▶ _Stated task_: Repeat the listing in full. Nothing may be added or left out.

▶ _Data provided_:
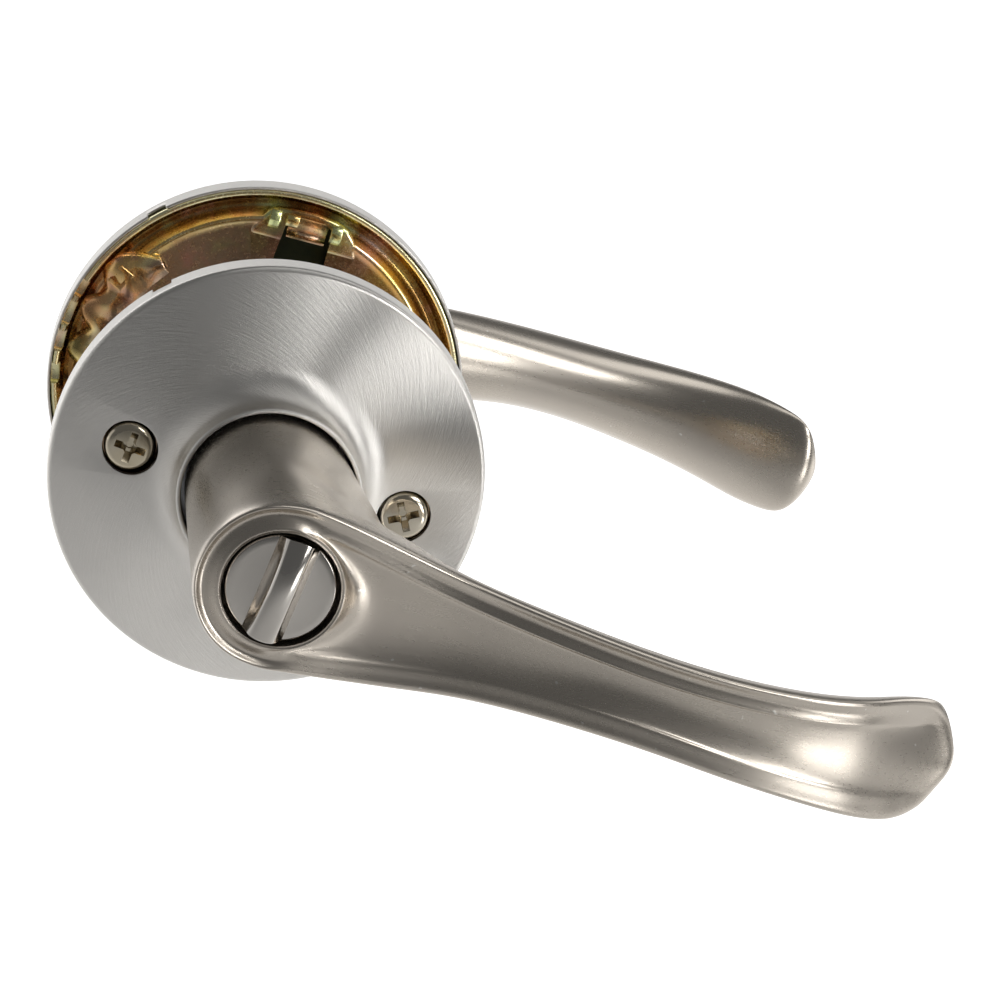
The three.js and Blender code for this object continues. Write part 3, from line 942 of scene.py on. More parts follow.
    def bracket(self) -> Piece:
        """The strap at the left, a folded, lobed sheet.

        Returns:
            The strap.
        """
        angles, radii = [a for a, _ in self.strap], [r for _, r in self.strap]
        Bench.clear_selection()
        bpy.ops.mesh.primitive_grid_add(x_subdivisions=4 * (len(self.strap) - 1),
                                        y_subdivisions=self.strap_rows - 1, size=1.0)
        sheet = Bench.added("strap")
        for vertex in sheet.data.vertices:
            along, across = vertex.co.x + 0.5, vertex.co.y + 0.5
            angle = angles[0] + (angles[-1] - angles[0]) * along
            radius = self.strap_inner + (smooth_through(angles, radii, angle) - self.strap_inner) * across
            turn = math.radians(angle)
            fold = 0.55 * math.sin(turn * self.strap_folds + across * 3.0) * across ** 0.5
            out = self.face - 0.95 + fold * 0.55 + 1.1 * across ** 6 - 0.5 * math.sin(math.pi * across)
            vertex.co = Bench.metres((radius * math.cos(turn), out, radius * math.sin(turn)))
        Bench.modify(sheet, "SOLIDIFY", thickness=self.strap_sheet * MM)
        Bench.tidy(sheet, 0.001)
        Bench.round_edges(sheet, 0.12, 2, 40.0)
        return sheet

    def lance(self) -> Piece:
        """The small U-shaped tab lanced out of the strap.

        Returns:
            The tab.
        """
        tab = Bench.slab("lance", ((26.7, -1.7), (29.4, -1.7), (29.4, 1.7), (26.7, 1.7)),
                         self.face - 2.1, self.face - 1.2, 0.2)
        Bench.combine(tab, Bench.block("opening", (27.5, 15.0, -0.95), (30.4, 23.0, 0.95), 0.2))
        Bench.turn(tab, self.lance_angle)
        return tab

    @staticmethod
    def strip(name: str, spine: Outline, left: float, right: float, sheet: float) -> Piece:
        """A bent strip of sheet metal that follows a spine of (z, out) points.

        Args:
            name: The new piece's name.
            spine: The middle of the sheet, in millimetres.
            left: The strip's lowest x.
            right: The strip's highest x.
            sheet: How thick the sheet is.

        Returns:
            The strip.
        """
        upper, lower = [], []
        for i, (z, out) in enumerate(spine):
            ahead, behind = spine[min(i + 1, len(spine) - 1)], spine[max(i - 1, 0)]
            along = Vector((ahead[0] - behind[0], ahead[1] - behind[1])).normalized() * (sheet / 2)
            upper.append((z - along.y, out + along.x))
            lower.append((z + along.y, out - along.x))
        outline = upper + list(reversed(lower))
        piece = Bench.loft(name, [[(x, out, z) for z, out in outline] for x in (left, right)])
        Bench.round_edges(piece, sheet * 0.25, 2, 40.0)
        return piece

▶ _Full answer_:
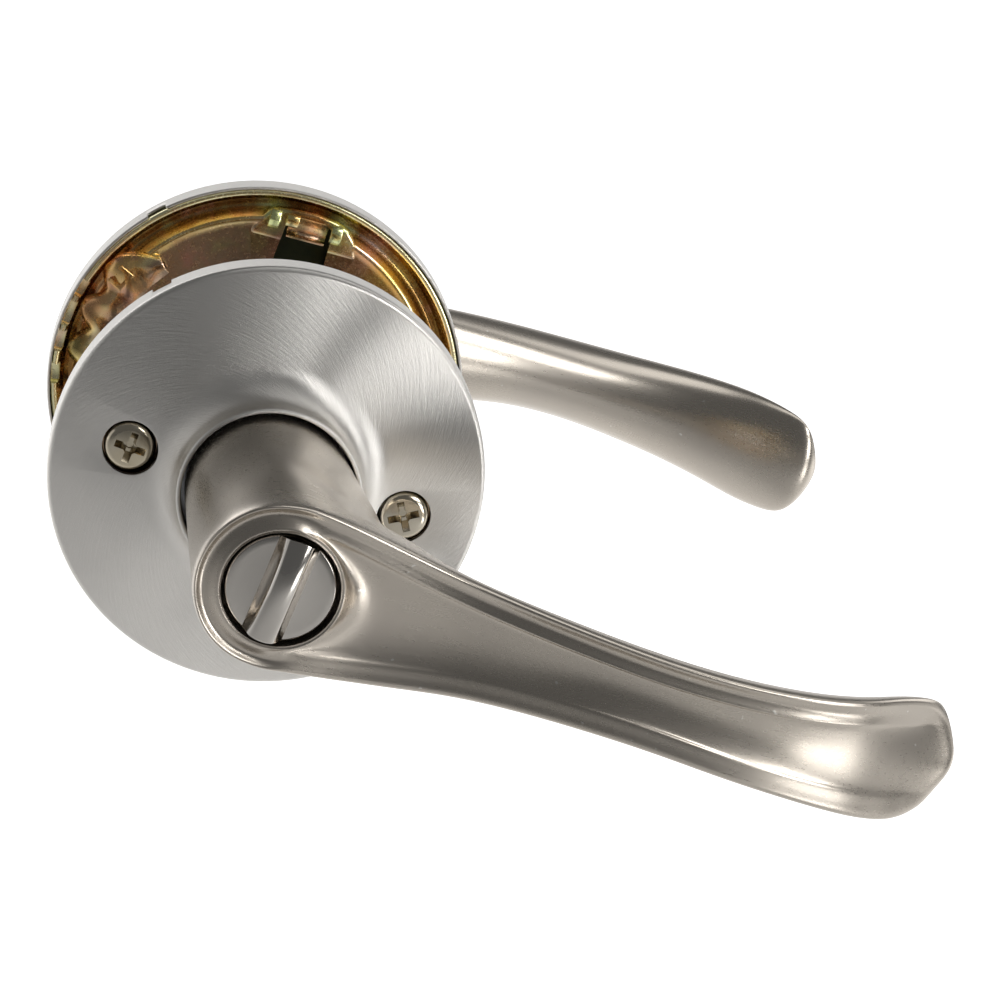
The three.js and Blender code for this object continues. Write part 3, from line 942 of scene.py on. More parts follow.
    def bracket(self) -> Piece:
        """The strap at the left, a folded, lobed sheet.

        Returns:
            The strap.
        """
        angles, radii = [a for a, _ in self.strap], [r for _, r in self.strap]
        Bench.clear_selection()
        bpy.ops.mesh.primitive_grid_add(x_subdivisions=4 * (len(self.strap) - 1),
                                        y_subdivisions=self.strap_rows - 1, size=1.0)
        sheet = Bench.added("strap")
        for vertex in sheet.data.vertices:
            along, across = vertex.co.x + 0.5, vertex.co.y + 0.5
            angle = angles[0] + (angles[-1] - angles[0]) * along
            radius = self.strap_inner + (smooth_through(angles, radii, angle) - self.strap_inner) * across
            turn = math.radians(angle)
            fold = 0.55 * math.sin(turn * self.strap_folds + across * 3.0) * across ** 0.5
            out = self.face - 0.95 + fold * 0.55 + 1.1 * across ** 6 - 0.5 * math.sin(math.pi * across)
            vertex.co = Bench.metres((radius * math.cos(turn), out, radius * math.sin(turn)))
        Bench.modify(sheet, "SOLIDIFY", thickness=self.strap_sheet * MM)
        Bench.tidy(sheet, 0.001)
        Bench.round_edges(sheet, 0.12, 2, 40.0)
        return sheet

    def lance(self) -> Piece:
        """The small U-shaped tab lanced out of the strap.

        Returns:
            The tab.
        """
        tab = Bench.slab("lance", ((26.7, -1.7), (29.4, -1.7), (29.4, 1.7), (26.7, 1.7)),
                         self.face - 2.1, self.face - 1.2, 0.2)
        Bench.combine(tab, Bench.block("opening", (27.5, 15.0, -0.95), (30.4, 23.0, 0.95), 0.2))
        Bench.turn(tab, self.lance_angle)
        return tab

    @staticmethod
    def strip(name: str, spine: Outline, left: float, right: float, sheet: float) -> Piece:
        """A bent strip of sheet metal that follows a spine of (z, out) points.

        Args:
            name: The new piece's name.
            spine: The middle of the sheet, in millimetres.
            left: The strip's lowest x.
            right: The strip's highest x.
            sheet: How thick the sheet is.

        Returns:
            The strip.
        """
        upper, lower = [], []
        for i, (z, out) in enumerate(spine):
            ahead, behind = spine[min(i + 1, len(spine) - 1)], spine[max(i - 1, 0)]
            along = Vector((ahead[0] - behind[0], ahead[1] - behind[1])).normalized() * (sheet / 2)
            upper.append((z - along.y, out + along.x))
            lower.append((z + along.y, out - along.x))
        outline = upper + list(reversed(lower))
        piece = Bench.loft(name, [[(x, out, z) for z, out in outline] for x in (left, right)])
        Bench.round_edges(piece, sheet * 0.25, 2, 40.0)
        return piece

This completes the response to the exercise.